Dataset excerpts:
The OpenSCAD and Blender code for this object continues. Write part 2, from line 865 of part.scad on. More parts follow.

--

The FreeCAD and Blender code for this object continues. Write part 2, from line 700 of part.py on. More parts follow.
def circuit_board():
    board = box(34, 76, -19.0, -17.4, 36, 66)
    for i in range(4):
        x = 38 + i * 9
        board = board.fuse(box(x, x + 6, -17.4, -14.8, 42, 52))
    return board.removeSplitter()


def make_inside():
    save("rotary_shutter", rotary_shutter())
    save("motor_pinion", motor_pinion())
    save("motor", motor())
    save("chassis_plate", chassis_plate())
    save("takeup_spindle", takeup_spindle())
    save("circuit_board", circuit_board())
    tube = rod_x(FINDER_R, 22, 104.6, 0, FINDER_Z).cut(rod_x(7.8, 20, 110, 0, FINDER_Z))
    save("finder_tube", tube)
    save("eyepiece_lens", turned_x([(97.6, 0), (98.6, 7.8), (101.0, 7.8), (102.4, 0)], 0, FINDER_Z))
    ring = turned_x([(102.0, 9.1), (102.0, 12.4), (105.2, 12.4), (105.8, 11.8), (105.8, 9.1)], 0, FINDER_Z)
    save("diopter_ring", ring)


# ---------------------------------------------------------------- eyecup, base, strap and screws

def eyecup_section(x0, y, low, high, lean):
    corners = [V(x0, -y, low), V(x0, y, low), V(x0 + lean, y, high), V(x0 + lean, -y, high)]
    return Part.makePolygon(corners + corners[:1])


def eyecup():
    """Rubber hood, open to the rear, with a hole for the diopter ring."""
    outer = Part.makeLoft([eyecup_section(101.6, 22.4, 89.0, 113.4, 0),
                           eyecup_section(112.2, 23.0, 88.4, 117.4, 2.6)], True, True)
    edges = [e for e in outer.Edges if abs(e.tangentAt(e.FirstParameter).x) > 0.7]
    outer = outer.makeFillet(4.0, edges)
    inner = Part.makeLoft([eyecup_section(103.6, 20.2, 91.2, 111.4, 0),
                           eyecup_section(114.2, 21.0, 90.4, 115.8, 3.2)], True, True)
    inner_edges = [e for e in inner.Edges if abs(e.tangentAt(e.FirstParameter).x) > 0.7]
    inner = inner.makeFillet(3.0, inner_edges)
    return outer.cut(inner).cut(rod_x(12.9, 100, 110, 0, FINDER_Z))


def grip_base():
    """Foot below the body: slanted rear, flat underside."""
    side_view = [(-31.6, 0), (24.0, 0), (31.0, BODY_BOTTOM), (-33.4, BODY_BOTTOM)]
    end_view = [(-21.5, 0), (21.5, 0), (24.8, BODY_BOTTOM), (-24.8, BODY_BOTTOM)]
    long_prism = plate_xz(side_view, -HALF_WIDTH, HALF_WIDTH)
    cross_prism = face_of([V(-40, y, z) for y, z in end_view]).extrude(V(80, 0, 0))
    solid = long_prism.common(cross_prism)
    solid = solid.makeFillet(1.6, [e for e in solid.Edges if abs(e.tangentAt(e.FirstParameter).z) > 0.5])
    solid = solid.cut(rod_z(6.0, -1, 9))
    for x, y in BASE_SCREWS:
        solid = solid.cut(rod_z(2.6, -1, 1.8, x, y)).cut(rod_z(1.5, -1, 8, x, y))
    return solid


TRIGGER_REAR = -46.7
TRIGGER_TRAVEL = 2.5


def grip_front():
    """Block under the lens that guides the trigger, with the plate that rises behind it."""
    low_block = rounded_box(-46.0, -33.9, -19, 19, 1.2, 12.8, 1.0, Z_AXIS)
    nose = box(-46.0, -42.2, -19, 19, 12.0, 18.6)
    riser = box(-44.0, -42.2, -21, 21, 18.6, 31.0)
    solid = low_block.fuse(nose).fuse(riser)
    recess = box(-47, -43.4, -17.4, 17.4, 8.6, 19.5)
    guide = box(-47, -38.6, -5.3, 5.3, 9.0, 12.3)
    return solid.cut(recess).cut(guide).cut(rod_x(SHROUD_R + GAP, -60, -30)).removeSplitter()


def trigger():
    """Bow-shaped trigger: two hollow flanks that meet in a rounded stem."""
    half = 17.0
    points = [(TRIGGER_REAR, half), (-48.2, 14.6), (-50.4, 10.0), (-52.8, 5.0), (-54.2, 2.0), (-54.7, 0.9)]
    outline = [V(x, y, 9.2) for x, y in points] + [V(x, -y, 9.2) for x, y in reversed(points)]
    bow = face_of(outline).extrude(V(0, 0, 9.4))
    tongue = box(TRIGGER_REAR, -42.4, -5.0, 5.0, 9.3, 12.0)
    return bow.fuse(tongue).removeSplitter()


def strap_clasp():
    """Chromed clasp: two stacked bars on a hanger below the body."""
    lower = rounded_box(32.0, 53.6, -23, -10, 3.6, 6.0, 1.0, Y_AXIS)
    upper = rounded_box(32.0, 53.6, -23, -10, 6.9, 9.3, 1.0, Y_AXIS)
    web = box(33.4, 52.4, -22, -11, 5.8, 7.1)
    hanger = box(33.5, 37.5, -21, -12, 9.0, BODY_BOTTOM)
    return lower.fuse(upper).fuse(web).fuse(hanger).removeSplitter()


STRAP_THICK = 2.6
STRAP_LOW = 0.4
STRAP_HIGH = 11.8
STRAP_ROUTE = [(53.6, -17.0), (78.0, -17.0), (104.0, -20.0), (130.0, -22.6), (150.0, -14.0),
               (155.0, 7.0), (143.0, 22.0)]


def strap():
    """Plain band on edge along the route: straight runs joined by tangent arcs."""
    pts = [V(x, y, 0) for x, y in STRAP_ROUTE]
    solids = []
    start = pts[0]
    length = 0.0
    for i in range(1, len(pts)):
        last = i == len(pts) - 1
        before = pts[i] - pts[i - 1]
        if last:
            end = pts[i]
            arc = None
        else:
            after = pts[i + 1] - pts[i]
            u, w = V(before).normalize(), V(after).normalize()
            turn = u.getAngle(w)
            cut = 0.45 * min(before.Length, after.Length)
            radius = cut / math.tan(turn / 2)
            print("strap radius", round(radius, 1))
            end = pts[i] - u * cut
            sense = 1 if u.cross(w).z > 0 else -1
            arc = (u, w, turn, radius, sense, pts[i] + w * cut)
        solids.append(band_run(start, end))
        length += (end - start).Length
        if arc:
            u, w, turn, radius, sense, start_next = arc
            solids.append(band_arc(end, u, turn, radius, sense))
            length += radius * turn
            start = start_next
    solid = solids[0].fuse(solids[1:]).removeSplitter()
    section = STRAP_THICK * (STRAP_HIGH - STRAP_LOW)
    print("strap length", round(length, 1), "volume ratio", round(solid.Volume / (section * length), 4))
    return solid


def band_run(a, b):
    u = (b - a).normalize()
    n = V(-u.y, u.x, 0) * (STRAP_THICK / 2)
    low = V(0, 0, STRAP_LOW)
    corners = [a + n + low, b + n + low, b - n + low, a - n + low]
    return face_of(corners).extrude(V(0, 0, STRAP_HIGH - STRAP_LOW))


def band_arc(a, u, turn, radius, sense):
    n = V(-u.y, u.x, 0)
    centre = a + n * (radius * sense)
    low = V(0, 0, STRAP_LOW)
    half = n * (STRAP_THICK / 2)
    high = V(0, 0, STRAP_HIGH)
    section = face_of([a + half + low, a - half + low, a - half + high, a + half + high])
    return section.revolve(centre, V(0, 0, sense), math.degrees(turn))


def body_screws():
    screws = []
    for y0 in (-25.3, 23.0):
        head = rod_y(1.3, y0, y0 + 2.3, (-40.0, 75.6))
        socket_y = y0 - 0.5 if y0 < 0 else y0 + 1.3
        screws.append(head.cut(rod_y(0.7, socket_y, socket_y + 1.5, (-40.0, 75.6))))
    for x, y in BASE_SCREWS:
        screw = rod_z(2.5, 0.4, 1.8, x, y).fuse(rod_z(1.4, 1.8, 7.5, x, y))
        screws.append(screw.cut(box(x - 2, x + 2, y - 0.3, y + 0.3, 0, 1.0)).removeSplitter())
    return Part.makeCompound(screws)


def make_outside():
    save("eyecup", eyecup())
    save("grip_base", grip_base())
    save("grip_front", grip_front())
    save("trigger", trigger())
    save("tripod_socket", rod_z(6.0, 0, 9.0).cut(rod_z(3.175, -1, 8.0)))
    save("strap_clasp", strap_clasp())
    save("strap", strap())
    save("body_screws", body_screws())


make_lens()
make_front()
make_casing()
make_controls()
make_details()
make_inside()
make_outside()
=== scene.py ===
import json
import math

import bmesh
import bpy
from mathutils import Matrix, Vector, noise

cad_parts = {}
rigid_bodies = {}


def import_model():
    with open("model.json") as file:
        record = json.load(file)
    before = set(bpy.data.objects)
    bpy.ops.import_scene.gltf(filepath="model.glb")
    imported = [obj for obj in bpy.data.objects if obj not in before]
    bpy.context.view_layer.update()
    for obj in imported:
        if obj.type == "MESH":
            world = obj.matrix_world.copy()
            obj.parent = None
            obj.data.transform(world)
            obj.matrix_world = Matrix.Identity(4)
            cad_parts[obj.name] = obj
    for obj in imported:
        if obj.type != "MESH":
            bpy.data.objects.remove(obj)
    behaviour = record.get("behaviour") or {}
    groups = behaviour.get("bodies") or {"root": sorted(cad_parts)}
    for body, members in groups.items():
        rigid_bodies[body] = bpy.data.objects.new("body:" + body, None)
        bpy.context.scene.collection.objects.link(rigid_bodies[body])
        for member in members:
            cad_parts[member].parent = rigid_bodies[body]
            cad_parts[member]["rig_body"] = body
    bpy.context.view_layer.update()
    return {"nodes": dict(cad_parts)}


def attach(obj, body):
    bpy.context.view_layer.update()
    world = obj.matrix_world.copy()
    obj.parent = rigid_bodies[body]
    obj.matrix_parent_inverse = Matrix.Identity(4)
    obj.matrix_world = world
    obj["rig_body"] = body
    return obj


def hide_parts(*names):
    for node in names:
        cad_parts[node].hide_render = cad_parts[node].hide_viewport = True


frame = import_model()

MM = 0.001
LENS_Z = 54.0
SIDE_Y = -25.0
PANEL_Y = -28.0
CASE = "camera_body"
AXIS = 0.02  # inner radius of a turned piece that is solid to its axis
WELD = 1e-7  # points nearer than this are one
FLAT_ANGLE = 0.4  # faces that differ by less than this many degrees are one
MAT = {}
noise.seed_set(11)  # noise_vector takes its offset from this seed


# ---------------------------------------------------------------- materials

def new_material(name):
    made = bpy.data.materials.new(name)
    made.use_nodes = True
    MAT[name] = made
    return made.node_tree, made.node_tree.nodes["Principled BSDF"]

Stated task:
Only the lines from the one containing "obj.matrix_world = Matrix.Identity(4)" through the one containing "for body, members" are to be extracted, exactly as they appear, with both ends included.

Exercise response:
            obj.matrix_world = Matrix.Identity(4)
            cad_parts[obj.name] = obj
    for obj in imported:
        if obj.type != "MESH":
            bpy.data.objects.remove(obj)
    behaviour = record.get("behaviour") or {}
    groups = behaviour.get("bodies") or {"root": sorted(cad_parts)}
    for body, members in groups.items():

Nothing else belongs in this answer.